What to do: What is needed is the run of lines from the one containing "spoke = front_spoke()" through the one containing "before = set(bpy.data.objects)", echoed exactly, with both ends kept and nothing added.

Data provided:
******

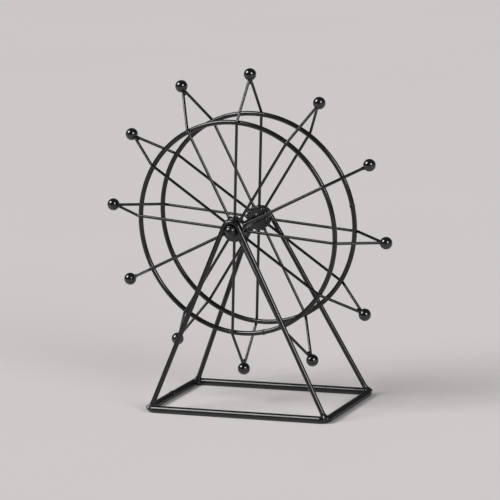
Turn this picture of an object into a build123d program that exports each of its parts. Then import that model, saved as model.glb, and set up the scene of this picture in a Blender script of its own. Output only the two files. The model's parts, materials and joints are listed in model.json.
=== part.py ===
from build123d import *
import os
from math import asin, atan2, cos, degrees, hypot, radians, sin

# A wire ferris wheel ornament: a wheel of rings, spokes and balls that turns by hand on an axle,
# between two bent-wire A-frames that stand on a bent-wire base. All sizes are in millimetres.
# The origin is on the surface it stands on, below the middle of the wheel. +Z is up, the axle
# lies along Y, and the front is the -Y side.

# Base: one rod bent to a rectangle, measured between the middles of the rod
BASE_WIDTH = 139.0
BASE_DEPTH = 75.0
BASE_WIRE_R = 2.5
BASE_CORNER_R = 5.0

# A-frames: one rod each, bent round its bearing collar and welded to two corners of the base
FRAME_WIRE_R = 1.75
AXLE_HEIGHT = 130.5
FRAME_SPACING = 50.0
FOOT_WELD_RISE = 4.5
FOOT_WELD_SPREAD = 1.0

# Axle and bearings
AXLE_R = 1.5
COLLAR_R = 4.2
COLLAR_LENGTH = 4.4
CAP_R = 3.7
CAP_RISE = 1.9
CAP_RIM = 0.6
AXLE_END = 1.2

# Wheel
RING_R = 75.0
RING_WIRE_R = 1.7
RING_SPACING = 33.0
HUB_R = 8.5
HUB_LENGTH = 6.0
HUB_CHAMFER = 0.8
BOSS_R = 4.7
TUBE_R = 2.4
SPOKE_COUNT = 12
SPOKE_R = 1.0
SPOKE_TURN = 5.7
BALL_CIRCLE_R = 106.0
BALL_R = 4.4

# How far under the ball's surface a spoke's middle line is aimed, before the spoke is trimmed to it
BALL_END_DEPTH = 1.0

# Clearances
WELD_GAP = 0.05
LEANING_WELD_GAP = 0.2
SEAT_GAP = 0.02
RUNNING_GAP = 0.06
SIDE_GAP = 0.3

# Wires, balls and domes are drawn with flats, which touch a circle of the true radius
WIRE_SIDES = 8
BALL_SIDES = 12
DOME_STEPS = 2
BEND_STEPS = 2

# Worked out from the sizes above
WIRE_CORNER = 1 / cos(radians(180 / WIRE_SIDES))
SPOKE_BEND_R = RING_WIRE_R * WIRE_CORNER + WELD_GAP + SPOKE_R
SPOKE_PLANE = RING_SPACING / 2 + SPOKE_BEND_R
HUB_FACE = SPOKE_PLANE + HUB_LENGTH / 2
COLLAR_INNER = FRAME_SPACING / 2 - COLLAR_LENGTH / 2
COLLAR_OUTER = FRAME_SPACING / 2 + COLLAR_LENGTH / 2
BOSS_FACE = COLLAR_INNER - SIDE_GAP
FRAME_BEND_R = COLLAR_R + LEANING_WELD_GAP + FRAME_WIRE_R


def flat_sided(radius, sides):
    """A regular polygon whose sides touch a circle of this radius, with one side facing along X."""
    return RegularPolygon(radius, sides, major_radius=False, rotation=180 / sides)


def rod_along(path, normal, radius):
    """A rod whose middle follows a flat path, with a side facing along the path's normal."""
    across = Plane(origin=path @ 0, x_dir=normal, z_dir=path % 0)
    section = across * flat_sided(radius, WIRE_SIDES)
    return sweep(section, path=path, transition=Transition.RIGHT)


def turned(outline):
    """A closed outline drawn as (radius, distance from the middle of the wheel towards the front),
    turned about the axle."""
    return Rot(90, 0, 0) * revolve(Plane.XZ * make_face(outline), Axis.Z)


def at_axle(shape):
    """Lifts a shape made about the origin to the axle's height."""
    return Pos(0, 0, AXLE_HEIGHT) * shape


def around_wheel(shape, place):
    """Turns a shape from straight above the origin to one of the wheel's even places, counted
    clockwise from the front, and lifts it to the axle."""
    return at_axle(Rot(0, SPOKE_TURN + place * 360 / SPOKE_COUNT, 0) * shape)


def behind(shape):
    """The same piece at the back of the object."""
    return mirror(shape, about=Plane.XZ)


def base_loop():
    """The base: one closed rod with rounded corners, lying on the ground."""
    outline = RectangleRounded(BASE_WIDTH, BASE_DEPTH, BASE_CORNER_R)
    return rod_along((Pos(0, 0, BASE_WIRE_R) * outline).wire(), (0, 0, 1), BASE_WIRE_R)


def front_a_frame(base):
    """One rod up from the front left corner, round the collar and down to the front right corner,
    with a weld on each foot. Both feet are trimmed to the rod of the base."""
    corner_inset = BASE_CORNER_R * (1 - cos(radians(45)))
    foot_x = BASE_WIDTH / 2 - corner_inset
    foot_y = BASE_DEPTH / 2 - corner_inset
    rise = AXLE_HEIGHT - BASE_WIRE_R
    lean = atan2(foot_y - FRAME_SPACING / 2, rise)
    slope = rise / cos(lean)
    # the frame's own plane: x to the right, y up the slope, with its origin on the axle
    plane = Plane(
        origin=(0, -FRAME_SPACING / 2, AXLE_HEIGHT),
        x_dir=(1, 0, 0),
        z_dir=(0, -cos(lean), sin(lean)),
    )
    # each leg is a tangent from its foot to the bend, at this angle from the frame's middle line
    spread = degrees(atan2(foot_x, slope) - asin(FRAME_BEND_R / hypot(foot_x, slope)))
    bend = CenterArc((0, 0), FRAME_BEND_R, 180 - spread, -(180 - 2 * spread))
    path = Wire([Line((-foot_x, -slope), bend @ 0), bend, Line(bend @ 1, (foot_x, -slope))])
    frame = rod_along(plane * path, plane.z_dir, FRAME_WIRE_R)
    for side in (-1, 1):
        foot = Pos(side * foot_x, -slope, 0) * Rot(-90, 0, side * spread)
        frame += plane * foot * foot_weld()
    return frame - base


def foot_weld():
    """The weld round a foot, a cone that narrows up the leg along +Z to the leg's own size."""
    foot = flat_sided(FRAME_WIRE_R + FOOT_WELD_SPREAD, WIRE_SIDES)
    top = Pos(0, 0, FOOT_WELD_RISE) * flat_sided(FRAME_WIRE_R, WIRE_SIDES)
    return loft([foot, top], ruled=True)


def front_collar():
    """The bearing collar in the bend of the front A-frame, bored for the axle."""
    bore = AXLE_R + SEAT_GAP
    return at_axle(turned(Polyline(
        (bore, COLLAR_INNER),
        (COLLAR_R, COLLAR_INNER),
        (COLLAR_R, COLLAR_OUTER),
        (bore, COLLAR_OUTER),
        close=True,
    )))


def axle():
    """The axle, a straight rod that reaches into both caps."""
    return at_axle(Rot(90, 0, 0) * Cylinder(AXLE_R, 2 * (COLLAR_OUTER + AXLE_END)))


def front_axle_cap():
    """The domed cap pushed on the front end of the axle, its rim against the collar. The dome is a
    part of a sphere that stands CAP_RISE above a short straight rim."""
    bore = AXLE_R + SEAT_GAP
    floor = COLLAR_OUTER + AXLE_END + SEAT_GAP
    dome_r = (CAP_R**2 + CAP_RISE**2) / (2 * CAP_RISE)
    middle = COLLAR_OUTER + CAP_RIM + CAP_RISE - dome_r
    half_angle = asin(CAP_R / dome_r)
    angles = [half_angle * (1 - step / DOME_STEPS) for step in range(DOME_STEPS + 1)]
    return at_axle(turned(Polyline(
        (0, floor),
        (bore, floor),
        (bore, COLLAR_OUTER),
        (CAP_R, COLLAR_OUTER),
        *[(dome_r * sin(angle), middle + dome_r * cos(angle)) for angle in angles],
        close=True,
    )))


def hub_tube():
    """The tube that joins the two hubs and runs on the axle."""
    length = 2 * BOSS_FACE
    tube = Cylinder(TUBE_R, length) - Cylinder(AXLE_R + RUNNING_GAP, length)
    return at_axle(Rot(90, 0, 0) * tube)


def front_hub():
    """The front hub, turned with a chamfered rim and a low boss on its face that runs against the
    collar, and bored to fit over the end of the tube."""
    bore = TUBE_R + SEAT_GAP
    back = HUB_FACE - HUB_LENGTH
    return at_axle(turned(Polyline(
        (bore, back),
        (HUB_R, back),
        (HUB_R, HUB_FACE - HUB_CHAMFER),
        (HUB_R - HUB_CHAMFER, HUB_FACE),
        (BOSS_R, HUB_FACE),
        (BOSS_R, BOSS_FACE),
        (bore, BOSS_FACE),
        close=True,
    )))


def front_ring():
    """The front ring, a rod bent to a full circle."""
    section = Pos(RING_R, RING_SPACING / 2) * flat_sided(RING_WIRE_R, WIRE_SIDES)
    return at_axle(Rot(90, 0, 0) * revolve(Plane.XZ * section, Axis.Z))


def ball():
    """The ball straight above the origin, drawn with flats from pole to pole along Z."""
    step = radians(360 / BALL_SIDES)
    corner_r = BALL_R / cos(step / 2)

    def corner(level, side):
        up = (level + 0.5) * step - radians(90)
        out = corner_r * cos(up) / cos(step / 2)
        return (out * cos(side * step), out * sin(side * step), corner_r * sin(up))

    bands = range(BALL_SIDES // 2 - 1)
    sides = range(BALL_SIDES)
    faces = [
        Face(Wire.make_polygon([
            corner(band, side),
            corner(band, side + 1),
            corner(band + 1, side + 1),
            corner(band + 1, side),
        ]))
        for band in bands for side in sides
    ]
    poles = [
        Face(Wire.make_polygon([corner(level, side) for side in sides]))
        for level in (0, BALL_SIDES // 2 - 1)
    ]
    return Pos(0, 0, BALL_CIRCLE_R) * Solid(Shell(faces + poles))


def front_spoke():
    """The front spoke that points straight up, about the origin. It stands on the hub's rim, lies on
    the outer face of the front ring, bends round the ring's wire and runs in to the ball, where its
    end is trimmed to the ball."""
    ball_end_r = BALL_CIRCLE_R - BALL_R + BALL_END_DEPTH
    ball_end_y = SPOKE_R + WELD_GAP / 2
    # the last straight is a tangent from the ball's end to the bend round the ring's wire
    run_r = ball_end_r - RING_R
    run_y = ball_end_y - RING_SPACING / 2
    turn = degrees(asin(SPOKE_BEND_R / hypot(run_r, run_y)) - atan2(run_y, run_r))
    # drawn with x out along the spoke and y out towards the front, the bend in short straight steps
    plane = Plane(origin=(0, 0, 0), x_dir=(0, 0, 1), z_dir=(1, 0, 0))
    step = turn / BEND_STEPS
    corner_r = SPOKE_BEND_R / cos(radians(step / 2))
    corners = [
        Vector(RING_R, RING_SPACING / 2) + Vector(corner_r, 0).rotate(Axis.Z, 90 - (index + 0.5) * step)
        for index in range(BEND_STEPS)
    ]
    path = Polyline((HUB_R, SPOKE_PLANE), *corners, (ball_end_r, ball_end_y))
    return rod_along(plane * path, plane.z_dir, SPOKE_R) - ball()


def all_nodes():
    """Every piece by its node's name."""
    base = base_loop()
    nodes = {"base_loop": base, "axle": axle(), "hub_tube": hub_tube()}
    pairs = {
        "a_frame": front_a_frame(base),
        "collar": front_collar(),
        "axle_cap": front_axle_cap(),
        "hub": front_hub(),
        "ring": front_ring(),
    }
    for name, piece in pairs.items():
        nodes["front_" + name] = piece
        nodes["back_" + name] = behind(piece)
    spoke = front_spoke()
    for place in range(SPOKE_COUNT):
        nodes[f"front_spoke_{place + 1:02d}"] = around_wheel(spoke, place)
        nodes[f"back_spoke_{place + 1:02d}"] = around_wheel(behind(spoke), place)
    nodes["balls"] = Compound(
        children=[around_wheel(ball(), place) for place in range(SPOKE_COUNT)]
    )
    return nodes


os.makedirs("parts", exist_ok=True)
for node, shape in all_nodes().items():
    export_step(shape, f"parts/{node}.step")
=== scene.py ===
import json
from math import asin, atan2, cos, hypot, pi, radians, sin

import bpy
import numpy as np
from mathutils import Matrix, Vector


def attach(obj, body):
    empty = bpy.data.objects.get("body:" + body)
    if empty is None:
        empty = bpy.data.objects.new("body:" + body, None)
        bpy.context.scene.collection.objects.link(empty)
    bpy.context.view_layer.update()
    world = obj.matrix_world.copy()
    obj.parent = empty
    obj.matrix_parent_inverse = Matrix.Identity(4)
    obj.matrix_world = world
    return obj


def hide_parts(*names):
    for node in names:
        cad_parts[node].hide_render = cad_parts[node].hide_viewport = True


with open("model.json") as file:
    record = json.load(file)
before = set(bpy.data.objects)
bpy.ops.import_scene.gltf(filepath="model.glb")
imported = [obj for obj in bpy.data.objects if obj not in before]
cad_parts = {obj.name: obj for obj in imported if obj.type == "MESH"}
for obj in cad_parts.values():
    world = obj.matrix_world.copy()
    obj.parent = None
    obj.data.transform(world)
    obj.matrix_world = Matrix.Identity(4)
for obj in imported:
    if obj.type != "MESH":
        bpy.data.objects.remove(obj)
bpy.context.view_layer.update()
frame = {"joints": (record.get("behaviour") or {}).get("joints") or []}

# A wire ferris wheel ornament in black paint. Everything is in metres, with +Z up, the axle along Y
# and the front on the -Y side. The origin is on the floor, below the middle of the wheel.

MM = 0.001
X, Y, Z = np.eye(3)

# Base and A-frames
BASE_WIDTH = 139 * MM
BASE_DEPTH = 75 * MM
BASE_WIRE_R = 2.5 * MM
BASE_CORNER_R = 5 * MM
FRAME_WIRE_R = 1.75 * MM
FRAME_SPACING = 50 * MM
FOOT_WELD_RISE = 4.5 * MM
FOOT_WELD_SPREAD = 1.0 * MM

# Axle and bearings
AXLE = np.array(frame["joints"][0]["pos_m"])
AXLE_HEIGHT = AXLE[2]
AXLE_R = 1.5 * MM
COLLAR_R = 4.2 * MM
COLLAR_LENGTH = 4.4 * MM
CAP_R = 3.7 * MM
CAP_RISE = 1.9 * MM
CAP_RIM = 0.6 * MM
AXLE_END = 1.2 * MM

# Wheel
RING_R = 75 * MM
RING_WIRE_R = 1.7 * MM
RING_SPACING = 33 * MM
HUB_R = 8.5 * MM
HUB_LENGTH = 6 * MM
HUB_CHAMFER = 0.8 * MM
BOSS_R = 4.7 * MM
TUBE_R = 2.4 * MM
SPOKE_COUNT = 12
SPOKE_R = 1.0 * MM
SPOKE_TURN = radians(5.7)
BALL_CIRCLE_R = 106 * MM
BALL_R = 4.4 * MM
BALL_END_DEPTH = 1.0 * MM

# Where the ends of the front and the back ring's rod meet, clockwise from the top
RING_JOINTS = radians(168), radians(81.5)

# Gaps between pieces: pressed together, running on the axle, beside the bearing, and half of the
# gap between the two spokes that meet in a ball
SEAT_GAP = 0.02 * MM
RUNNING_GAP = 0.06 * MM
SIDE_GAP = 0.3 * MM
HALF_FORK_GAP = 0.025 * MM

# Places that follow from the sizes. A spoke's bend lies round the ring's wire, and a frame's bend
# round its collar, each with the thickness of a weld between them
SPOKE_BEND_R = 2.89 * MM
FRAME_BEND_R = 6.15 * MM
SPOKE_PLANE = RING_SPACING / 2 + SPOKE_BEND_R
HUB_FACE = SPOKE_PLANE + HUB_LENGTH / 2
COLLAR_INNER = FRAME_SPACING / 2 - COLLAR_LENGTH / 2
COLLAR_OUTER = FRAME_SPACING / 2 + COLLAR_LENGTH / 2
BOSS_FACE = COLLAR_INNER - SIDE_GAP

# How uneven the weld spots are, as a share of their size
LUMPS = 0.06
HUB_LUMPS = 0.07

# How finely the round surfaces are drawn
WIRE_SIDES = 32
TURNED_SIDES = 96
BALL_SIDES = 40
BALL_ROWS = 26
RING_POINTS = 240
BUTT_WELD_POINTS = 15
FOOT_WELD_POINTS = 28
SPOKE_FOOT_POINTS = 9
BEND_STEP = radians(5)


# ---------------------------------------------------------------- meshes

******

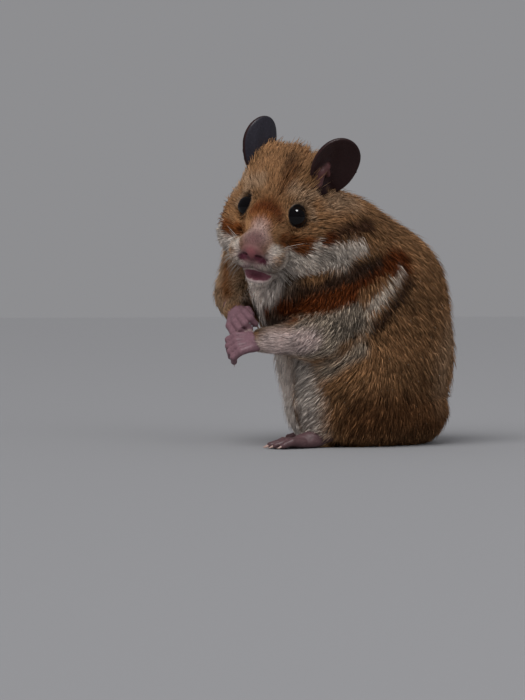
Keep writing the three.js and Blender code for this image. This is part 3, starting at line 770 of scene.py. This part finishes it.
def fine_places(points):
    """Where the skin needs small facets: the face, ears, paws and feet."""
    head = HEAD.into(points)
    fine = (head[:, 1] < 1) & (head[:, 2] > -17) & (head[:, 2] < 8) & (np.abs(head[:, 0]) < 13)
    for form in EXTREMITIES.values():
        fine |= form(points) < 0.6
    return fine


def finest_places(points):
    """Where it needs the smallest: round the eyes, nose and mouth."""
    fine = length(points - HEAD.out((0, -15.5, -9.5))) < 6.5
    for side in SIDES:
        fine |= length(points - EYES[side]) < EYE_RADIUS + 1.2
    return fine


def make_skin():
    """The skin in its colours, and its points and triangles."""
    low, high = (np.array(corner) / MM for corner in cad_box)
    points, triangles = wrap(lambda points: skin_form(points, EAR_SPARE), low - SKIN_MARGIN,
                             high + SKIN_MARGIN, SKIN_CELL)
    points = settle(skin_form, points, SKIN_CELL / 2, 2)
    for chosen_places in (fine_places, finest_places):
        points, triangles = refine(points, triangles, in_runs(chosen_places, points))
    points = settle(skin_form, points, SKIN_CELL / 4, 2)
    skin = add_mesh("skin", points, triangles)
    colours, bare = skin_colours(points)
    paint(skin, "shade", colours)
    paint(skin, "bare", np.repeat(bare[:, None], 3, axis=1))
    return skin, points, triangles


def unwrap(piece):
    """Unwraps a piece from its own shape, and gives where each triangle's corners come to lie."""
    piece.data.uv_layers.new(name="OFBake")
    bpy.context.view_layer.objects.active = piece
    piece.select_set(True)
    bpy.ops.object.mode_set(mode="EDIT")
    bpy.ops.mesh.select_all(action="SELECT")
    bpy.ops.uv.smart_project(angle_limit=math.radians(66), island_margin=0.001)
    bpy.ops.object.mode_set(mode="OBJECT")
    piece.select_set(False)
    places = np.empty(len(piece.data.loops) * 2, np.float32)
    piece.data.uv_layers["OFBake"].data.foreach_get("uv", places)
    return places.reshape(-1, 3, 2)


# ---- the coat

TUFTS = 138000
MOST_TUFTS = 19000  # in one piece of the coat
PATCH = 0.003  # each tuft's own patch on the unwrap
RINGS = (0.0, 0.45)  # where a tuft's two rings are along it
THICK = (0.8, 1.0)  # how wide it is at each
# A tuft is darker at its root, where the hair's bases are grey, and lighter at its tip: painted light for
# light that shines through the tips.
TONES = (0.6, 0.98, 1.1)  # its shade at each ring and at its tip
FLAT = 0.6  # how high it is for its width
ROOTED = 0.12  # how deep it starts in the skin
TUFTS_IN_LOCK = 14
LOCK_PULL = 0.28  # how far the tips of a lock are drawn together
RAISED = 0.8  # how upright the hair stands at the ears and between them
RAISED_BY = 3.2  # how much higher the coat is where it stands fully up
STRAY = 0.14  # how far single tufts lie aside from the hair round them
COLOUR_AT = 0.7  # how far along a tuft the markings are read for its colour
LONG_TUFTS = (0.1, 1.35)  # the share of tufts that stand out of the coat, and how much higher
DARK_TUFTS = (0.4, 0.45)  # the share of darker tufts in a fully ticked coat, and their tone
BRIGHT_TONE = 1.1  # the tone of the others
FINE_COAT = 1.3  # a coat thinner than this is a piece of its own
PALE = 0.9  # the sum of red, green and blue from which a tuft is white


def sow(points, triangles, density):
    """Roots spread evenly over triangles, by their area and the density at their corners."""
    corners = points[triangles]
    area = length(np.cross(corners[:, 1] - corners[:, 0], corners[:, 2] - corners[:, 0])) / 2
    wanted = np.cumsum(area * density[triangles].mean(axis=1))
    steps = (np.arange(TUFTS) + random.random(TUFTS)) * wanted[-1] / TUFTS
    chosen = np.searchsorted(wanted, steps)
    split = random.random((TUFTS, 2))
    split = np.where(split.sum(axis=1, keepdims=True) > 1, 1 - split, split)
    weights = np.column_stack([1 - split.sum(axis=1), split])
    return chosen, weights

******

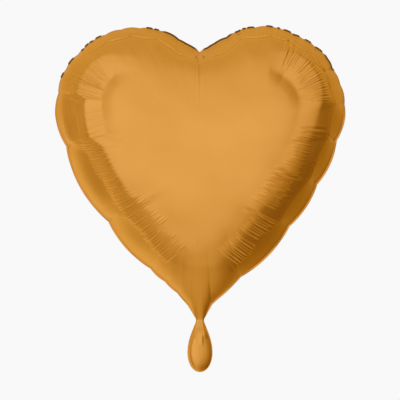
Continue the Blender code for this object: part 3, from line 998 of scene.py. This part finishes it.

******

Completed task:
    spoke = front_spoke()
    for place in range(SPOKE_COUNT):
        nodes[f"front_spoke_{place + 1:02d}"] = around_wheel(spoke, place)
        nodes[f"back_spoke_{place + 1:02d}"] = around_wheel(behind(spoke), place)
    nodes["balls"] = Compound(
        children=[around_wheel(ball(), place) for place in range(SPOKE_COUNT)]
    )
    return nodes


os.makedirs("parts", exist_ok=True)
for node, shape in all_nodes().items():
    export_step(shape, f"parts/{node}.step")
=== scene.py ===
import json
from math import asin, atan2, cos, hypot, pi, radians, sin

import bpy
import numpy as np
from mathutils import Matrix, Vector


def attach(obj, body):
    empty = bpy.data.objects.get("body:" + body)
    if empty is None:
        empty = bpy.data.objects.new("body:" + body, None)
        bpy.context.scene.collection.objects.link(empty)
    bpy.context.view_layer.update()
    world = obj.matrix_world.copy()
    obj.parent = empty
    obj.matrix_parent_inverse = Matrix.Identity(4)
    obj.matrix_world = world
    return obj


def hide_parts(*names):
    for node in names:
        cad_parts[node].hide_render = cad_parts[node].hide_viewport = True


with open("model.json") as file:
    record = json.load(file)
before = set(bpy.data.objects)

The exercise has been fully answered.